October 29, 2018

Buying an Aircraft and Novation of a Lease in Jordan – Not for the Fainthearted!

Holland & Knight Aviation Law Blog
Victoria Koob

Holland & Knight recently advised a client in connection with the purchase of an Airbus A320-200 aircraft registered in Jordan. With a timeframe of just over 10 months from receiving the first draft of the novation agreement to close, several issues that almost led to the deal being scrapped completely and a minor panic that the financing availability end date would pass before we transferred title, this was a deal that kept on giving.

For those who may be planning to buy or sell Jordanian-registered aircraft, here are some things to be wary of and consider in setting expectations on closing timeframes.

1. Approval from Local Authorities

The Ministry of Finance (MOF) and both the Airworthiness Department and the Legal Department of the Civil Aviation Regulatory Commission (CARC) need to provide their approval to the transaction and the documents before the parties can look to close.
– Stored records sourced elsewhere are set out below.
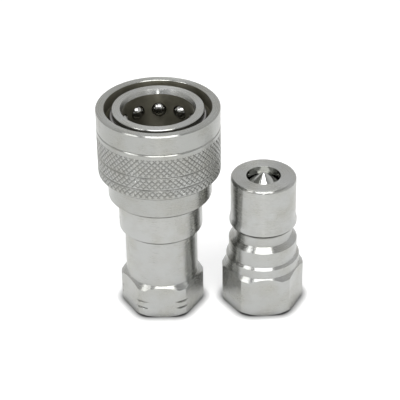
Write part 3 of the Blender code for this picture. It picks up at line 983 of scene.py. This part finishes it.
def flow_slot(x, number, rim_z, slots_r):
    """A curved slot's cutter: a thick arc with round ends."""
    arc_steps, end_steps = 32, 12
    middle = (slots_r[0] + slots_r[1]) / 2
    half = (slots_r[1] - slots_r[0]) / 2
    clear = math.asin((SPOKE_HALF + half) / middle)
    start = 2 * math.pi * number / 3 + clear
    sweep = 2 * math.pi / 3 - 2 * clear
    rim = []
    for radius, angles in ((slots_r[1], (0, 1)), (slots_r[0], (1, 0))):
        for k in range(arc_steps + 1):
            angle = start + sweep * (angles[0] + (angles[1] - angles[0]) * k / arc_steps)
            rim.append((radius * math.cos(angle), radius * math.sin(angle)))
        end = start + sweep * angles[1]
        for k in range(1, end_steps):
            turn = math.pi * k / end_steps + (0 if radius == slots_r[1] else math.pi)
            out = half * math.cos(turn)
            on = half * math.sin(turn)
            along = Vector((math.cos(end), math.sin(end)))
            across = Vector((-math.sin(end), math.cos(end)))
            point = along * (middle + out) + across * on
            rim.append((point.x, point.y))
    shape = bmesh.new()
    top, bottom = rim_z[0] + 1, rim_z[1] - 1
    low, high = ([shape.verts.new((px * MM, py * MM, z * MM)) for px, py in rim] for z in (bottom, top))
    shape.faces.new(low)
    shape.faces.new(high[::-1])
    for i in range(len(rim)):
        j = (i + 1) % len(rim)
        shape.faces.new((low[i], high[i], high[j], low[j]))
    return in_scene("flow_slot", outward_mesh("flow_slot", shape), x)


def socket_valve():
    head_z, stem_r = 35.0, 2.6
    valve_poppet(
        "socket_poppet",
        SOCKET_X,
        SOCKET_SEAT_R,
        SOCKET_SEAT_Z,
        nose=(0.8, 44.3, 4.6, 41.1),
        groove=(38.1, 36.9, 5.7),
        head_r=8.2,
        head_z=head_z,
        stem_r=stem_r,
        stem_z=19.5,
    )
    low = GUIDE_POCKET_Z + 0.1
    valve_guide(
        "socket_valve_guide",
        SOCKET_X,
        "socket",
        rim_r=7.6,
        rim_z=(low + GUIDE_THICKNESS, low),
        hub_r=3.6,
        hub_z=(26.5, 20.5),
        stem_r=stem_r,
        slots_r=(5.3, 7.0),
    )
    coil_spring(
        "socket_poppet_spring",
        SOCKET_X,
        "socket_poppet",
        radius=4.6,
        diameter=1.0,
        bottom=low + GUIDE_THICKNESS + SPRING_GAP,
        top=head_z - SPRING_GAP,
        turns=5.5,
    )


def nipple_body():
    tip_edge = []
    steps = 7
    for step in range(steps + 1):
        angle = math.pi / 2 * (1 - step / steps)
        inward, down = 1 - math.cos(angle), 1 - math.sin(angle)
        tip_edge.append((TIP_R - TIP_ROUND * inward, NIPPLE_TOP_Z - TIP_ROUND * down))
    outline = [
        (NIPPLE_SEAT_R, NIPPLE_TOP_Z),
        *tip_edge,
        (TIP_R, TIP_END_Z),
        (SHOULDER_R, SHOULDER_Z[0]),
        (SHOULDER_R, SHOULDER_Z[1]),
        SHOULDER_END,
        (LOCK_GROOVE_R + 0.1, LOCK_GROOVE_Z[0] + 0.5),
        (LOCK_GROOVE_R, LOCK_GROOVE_Z[0]),
        (LOCK_GROOVE_R, LOCK_GROOVE_Z[1]),
        (COLLAR_R, COLLAR_Z[0]),
        (COLLAR_R, COLLAR_Z[1]),
        (REAR_COLLAR_R, REAR_COLLAR_Z),
        (REAR_COLLAR_R, NIPPLE_HEX_TOP_Z),
        (NIPPLE_HEX_CORNER_R, NIPPLE_HEX_CORNER_Z),
    ]
    chamber_z = NIPPLE_SEAT_Z - (NIPPLE_CHAMBER_R - NIPPLE_SEAT_R)
    ring_low, ring_high = GUIDE_RING_Z - GUIDE_RING_GROOVE_HALF, GUIDE_RING_Z + GUIDE_RING_GROOVE_HALF
    outline += port_outline(NIPPLE_HEX_CORNER_R)
    outline += [
        (NIPPLE_CHAMBER_R, PORT_DEPTH + PORT_R - NIPPLE_CHAMBER_R),
        (NIPPLE_CHAMBER_R, ring_low),
        (GUIDE_RING_GROOVE_R, ring_low),
        (GUIDE_RING_GROOVE_R, ring_high),
        (NIPPLE_CHAMBER_R, ring_high),
        (NIPPLE_CHAMBER_R, chamber_z),
        (NIPPLE_SEAT_R, NIPPLE_SEAT_Z),
    ]
    mesh = turned_mesh("nipple_body", rounded(outline), surface=port_thread)
    body = in_scene("nipple_body_finished", mesh, NIPPLE_X)
    cut(body, [hex_flats(NIPPLE_HEX_TOP_Z + 1, NIPPLE_HEX_TURN, NIPPLE_X)])
    seat_hole = (POLISHED_ZINC, NIPPLE_SEAT_R + 0.02, NIPPLE_SEAT_Z - 1, NIPPLE_TOP_Z)
    finished(body, ZINC, "nipple", "zinc_plated_steel", "nipple_body", sharp=20, inner=seat_hole)


def nipple_valve():
    head_z, stem_r = 36.0, 2.15
    valve_poppet(
        "nipple_poppet",
        NIPPLE_X,
        NIPPLE_SEAT_R,
        NIPPLE_SEAT_Z,
        nose=(0.4, 43.1, 4.6, 39.6),
        groove=(38.2, 37.4, 4.2),
        head_r=6.1,
        head_z=head_z,
        stem_r=stem_r,
        stem_z=15.2,
    )
    low = GUIDE_RING_Z + GUIDE_RING_WIRE / 2 + 0.1
    valve_guide(
        "nipple_valve_guide",
        NIPPLE_X,
        "nipple",
        rim_r=6.72,
        rim_z=(low + GUIDE_THICKNESS, low),
        hub_r=3.0,
        hub_z=(22.0, 15.8),
        stem_r=stem_r,
        slots_r=(4.7, 6.1),
    )
    coil_spring(
        "nipple_poppet_spring",
        NIPPLE_X,
        "nipple_poppet",
        radius=4.0,
        diameter=0.9,
        bottom=low + GUIDE_THICKNESS + SPRING_GAP,
        top=head_z - SPRING_GAP,
        turns=7.5,
    )
    snap_ring(
        "nipple_guide_ring",
        NIPPLE_X,
        "nipple",
        radius=6.8,
        diameter=GUIDE_RING_WIRE,
        z=GUIDE_RING_Z,
        opening=40,
        facing=90,
    )


# Studio


def camera():
    data = bpy.data.cameras.new("camera")
    data.lens = VIEW_LENS
    data.clip_start = 0.01
    data.clip_end = 20
    view = bpy.data.objects.new("camera", data)
    bpy.context.scene.collection.objects.link(view)
    turn = Matrix.Rotation(math.pi / 2 - VIEW_TILT, 4, "X") @ Matrix.Rotation(VIEW_ROLL, 4, "Z")
    back = Vector((0, -math.cos(VIEW_TILT), math.sin(VIEW_TILT)))
    place = Vector(VIEW_AIM) * MM + back * VIEW_DISTANCE * MM
    view.matrix_world = Matrix.Translation(place) @ turn
    bpy.context.scene.camera = view


def floor():
    """A pale floor with a faint glow round the parts, and a painted contact shadow where they stand."""
    mesh = bpy.data.meshes.new("floor")
    corners = [(x * FLOOR_HALF, y * FLOOR_HALF, 0) for x, y in ((-1, -1), (1, -1), (1, 1), (-1, 1))]
    mesh.from_pydata(corners, [], [(0, 1, 2, 3)])
    made, tree, shader = blank_material("pale_floor")
    place = node(tree, "TexCoord").outputs["Object"]
    grain = noise(tree, place, 900.0, 3.0)
    # Painted contact shadow: the floor's colour and its glow are darkened where ambient occlusion finds the
    # parts close
    open_share = node(tree, "AmbientOcclusion", {"Distance": CONTACT_REACH}).outputs["AO"]
    contact_shadow = maths(tree, "POWER", open_share, CONTACT_DEPTH)
    far = node(tree, "VectorMath", {0: place}, operation="LENGTH").outputs["Value"]
    glow = maths(tree, "MULTIPLY", ranged(tree, far, *FLOOR_GLOW_END, FLOOR_GLOW, 0), contact_shadow)
    pale = mixed(tree, grain, (0.84, 0.84, 0.84), (0.82, 0.82, 0.82))
    set_inputs(
        tree,
        shader,
        base_color=mixed(tree, contact_shadow, (0, 0, 0), pale),
        roughness=0.9,
        emission_strength=glow,
    )
    shader.inputs["Emission Color"].default_value = (1, 1, 1, 1)
    mesh.materials.append(made)
    in_scene("floor", mesh)


def softbox(name, direction, distance, size, power):
    """A rectangular light that faces the middle of the pair, with its lengths in metres."""
    data = bpy.data.lights.new(name, "AREA")
    data.shape = "RECTANGLE"
    data.size, data.size_y = size
    data.energy = power
    light = bpy.data.objects.new(name, data)
    bpy.context.scene.collection.objects.link(light)
    way = Vector(direction).normalized()
    light.location = LIGHTS_AIM + way * distance
    light.rotation_euler = (-way).to_track_quat("-Z", "Y").to_euler()


def world():
    """A light tent: pale walls, a dim ceiling, and a dark opening on the camera's side."""
    made = bpy.data.worlds.new("tent")
    made.use_nodes = True
    tree = made.node_tree
    way = node(tree, "TexCoord").outputs["Generated"]
    up = node(tree, "SeparateXYZ", {0: way}).outputs["Z"]
    opening = node(tree, "VectorMath", {0: way, 1: TENT_OPENING}, operation="DOT_PRODUCT").outputs["Value"]
    ceiling = ranged(tree, up, *TENT_CEILING_EDGE, TENT_WALL, TENT_TOP)
    dark = ranged(tree, opening, *TENT_OPENING_EDGE, 1.0, TENT_DARK)
    light = maths(tree, "MULTIPLY", ceiling, dark)
    background = tree.nodes["Background"]
    background.inputs["Color"].default_value = (1, 1, 1, 1)
    tree.links.new(light, background.inputs["Strength"])
    bpy.context.scene.world = made


camera()
floor()
world()
softbox("top_softbox", direction=(0.05, -0.5, 0.86), distance=0.5, size=(0.36, 0.28), power=1.7)
softbox("left_softbox", direction=(-0.66, -0.42, 0.8), distance=0.6, size=(0.2, 0.12), power=0.45)
softbox("rear_softbox", direction=(0, 0.39, 0.92), distance=0.6, size=(0.3, 0.2), power=0.38)
softbox("front_strip", direction=(0, -0.97, 0.23), distance=0.6, size=(0.07, 0.05), power=0.2)
softbox("back_strip", direction=(0, 0.95, 0.31), distance=0.6, size=(0.05, 0.09), power=0.025)
bpy.context.scene.view_settings.view_transform = "Standard"

socket_body()
socket_adapter()
locking_sleeve()
locking_balls()
snap_ring(
    "sleeve_snap_ring",
    SOCKET_X,
    "socket",
    radius=SNAP_RING_R,
    diameter=SNAP_RING_WIRE,
    z=SNAP_RING_Z,
    opening=14,
    facing=162,
)
coil_spring(
    "sleeve_spring",
    SOCKET_X,
    "sleeve_drawback",
    radius=13.65,
    diameter=0.9,
    bottom=SPRING_FLANGE_Z[0] + SPRING_GAP,
    top=SPRING_ROOM_TOP_Z - SPRING_GAP,
    turns=5.5,
)
socket_seals()
socket_valve()
nipple_body()
nipple_valve()
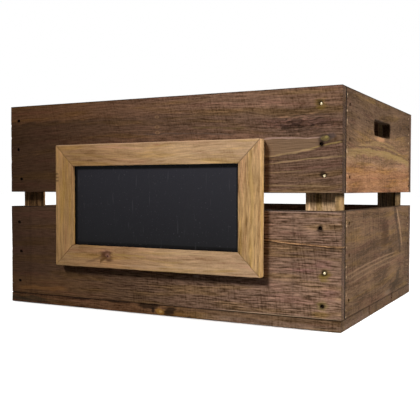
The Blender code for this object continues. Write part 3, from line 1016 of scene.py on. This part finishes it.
def frame_look(node, axes, seed, stain, knots=()):
    fine = 0.20 if node == "frame_right_stile" else 0.10
    wood = Wood(node, axes, seed, stain, pith=(0.006, 0.030), ring=0.0030, tilt=0.05, rings=0.10,
                layers=0.11, fibres=0.07, fine=fine, grit=0.04, clouds=0.09, saw=0.03, hues=1.5,
                scores=0.04, knots=knots)
    pink = srgb(196, 150, 124)
    if node == "frame_top_rail":
        wood.streak((-0.085, 0.2220), (-0.015, 0.2165), 0.0016, pink, 0.45, bow=0.001)
        wood.streak((-0.130, 0.2120), (-0.040, 0.2070), 0.0030, srgb(176, 140, 84), 0.30)
        wood.spot(0.0085, 0.2220, 0.0100, 0.0025, srgb(150, 92, 70), 0.45)
        wood.streak((-0.030, 0.2020), (0.060, 0.2140), 0.0012, srgb(150, 116, 78), 0.35)
        wood.streak((0.000, 0.2010), (0.100, 0.2150), 0.0010, srgb(206, 176, 136), 0.35)
        # Painted highlight: a pale line along the top rail's upper arris, where light from above
        # catches it.
        wood.tint(wood.across.rise(0.2235, 0.2255) * 0.45, srgb(222, 182, 146))
    if node == "frame_bottom_rail":
        wood.streak((-0.105, 0.0660), (-0.072, 0.0770), 0.0030, srgb(112, 82, 62), 0.55, bow=-0.002)
        wood.streak((-0.060, 0.0790), (-0.010, 0.0770), 0.0026, srgb(176, 144, 74), 0.45)
        wood.spot(-0.0705, 0.0815, 0.0100, 0.0042, srgb(210, 156, 126), 0.60)
        wood.streak((-0.0685, 0.0765), (-0.0810, 0.0680), 0.0040, srgb(98, 68, 38), 0.85)
        for along, across, long, wide, colour in (
                (-0.0695, 0.0772, 0.0125, 0.0110, srgb(84, 52, 34)),
                (-0.0680, 0.0756, 0.0062, 0.0050, srgb(150, 108, 88)),
                (-0.0688, 0.0750, 0.0028, 0.0024, srgb(62, 40, 36))):
            wood.spot(along, across, long, wide, colour, 0.90, 1.8)
        wood.streak((0.000, 0.0840), (0.110, 0.0830), 0.0012, srgb(208, 176, 132), 0.40)
        wood.streak((-0.050, 0.0640), (0.110, 0.0665), 0.0014, srgb(200, 168, 136), 0.35)
    if node == "frame_left_stile":
        for height in (0.1765, 0.1810, 0.1860):
            wood.spot(height, -0.1555, 0.0022, 0.0055, srgb(84, 64, 44), 0.75)
        wood.streak((0.100, -0.1360), (0.200, -0.1390), 0.0022, srgb(160, 122, 78), 0.35)
    if node == "frame_right_stile":
        wood.streak((0.080, 0.1440), (0.200, 0.1410), 0.0024, srgb(192, 158, 108), 0.40)
        wood.streak((0.090, 0.1330), (0.190, 0.1350), 0.0020, srgb(150, 116, 74), 0.40)
    return wood.complete(gloss=0.66, relief=0.00012, ends=0.5)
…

In addition, the MOF approval requires the payment of a stamp duty on each document to be filed.

As a practical matter, all approvals should be based on agreed form documents with approved Arabic translations, otherwise further amendments will be required before signing. Once transaction documents are in forms agreed by the parties, translations into Arabic must be obtained and each of seller and buyer should agree on the translations. Then, when translations have been agreed, the approval process can be started with each government department. Assuming approvals are obtained, the parties will then need to arrange for payment of all fees and expenses and another day for signing.

As a result, even after the buyer and seller negotiate and agree on the sale agreement and other transaction documents, it could still take weeks to agree on translations and obtain government approvals.

2. Signing of Documents

All documents that have been approved by CARC and the MOF then need to be signed in person in front of a CARC representative by an attorney of each transaction party appointed under a POA shortly before closing. CARC requires that this POA and certain other authorization documents be notarized, legalized at the Arab Chamber of Commerce and then super-legalized in Jordan.

Again, the legal certification of documents can sometimes take weeks and the parties should also allow time for appointments to be made with CARC.

3. Closing

CARC typically prefers the closing to occur in Jordan, during Jordanian business hours and while the aircraft is on the ground, which is a combination often hard to align with tax advice and flight schedules, particularly when the engines are off-wing as in our deal. However, in our experience, CARC will sometimes allow for exceptions such as temporary new certificate of registration which may facilitate a closing.

4. Timing

When transacting business in Jordan, parties should remember to factor into all timing considerations:

  • local holidays such as Eid when very little seems to happen either in Jordan or any of the local embassies;
  • the working week is Sunday through to Thursday;
  • banks and other government authorities have opening hours between 8:30 am and 3:30 pm (less during the holidays!); and
  • CARC requirements and processes are largely not prescribed in any law or regulation and hence are often subject to the vagaries of who is in charge and how convincing a case legal counsel can run about commercial demands.

In coordination with local counsel in Jordan, Holland & Knight has gained valuable insights in advising clients looking to buy and sell Jordanian-registered aircraft (including leased commercial aircraft).